しかし、ネオユニヴァースと違い、ペリエ騎手は欧州に帰り、欧州でシーズンを戦わなくてはいけない現実もすぐそこに迫っていた。先を見据える伊藤雄二調教師だけに、その心中は簡単ではなかったのではないだろうか。
その横を、涼しげに武豊騎手が通り抜けていく。
ロイヤルタッチもデビュー戦で手綱を取ったのは武豊騎手である。しかし、ラジオたんぱ杯で躊躇なくダンスインザダークを選択し3着。この日も敗れて連敗となり、取材に囲む記者からは「選択を間違えたのでは?」と揶揄するような声もあった。そこを「相手も強いですから。次は負かしたいですね」とにっこり笑ってさらりとかわしてしまうのもこの騎手らしいところ。
ひとしきり応じて、橋口弘次郎調教師の側へ戻った時「もう負けることはありません」とその目は雄弁に物語っていた。
ダンスインザダークは生まれが遅かったこともあり、デビュー当時はなかなか走ることもうまくいかず、坂路でもなかなか時計が出せなかったのだ。
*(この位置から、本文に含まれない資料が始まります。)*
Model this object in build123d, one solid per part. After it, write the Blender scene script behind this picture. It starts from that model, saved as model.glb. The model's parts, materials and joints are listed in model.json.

まさに素質だけの走りで、その様はまさに荒削りな原石だった。
しかし、ここへきて後肢の力も追いつき、坂路も真っ直ぐ駆け抜けるようになり、いよいよ本格化の様相を呈していたのだ。武豊騎手がイメージしてきた将来像に着々と近づいてきており、同じ敗戦でもこの日の走りは内容が全く違っていた。2か月後に迎えるクラシック本番での逆転をよりリアルにイメージさせる競馬であったのだ。
この走りに橋口調教師もより自信を深め「全て倒さないといけないのだから、相手は関係ない」とダービーからローテーションを逆算。弥生賞の出走をほどなく決定することになるのだった。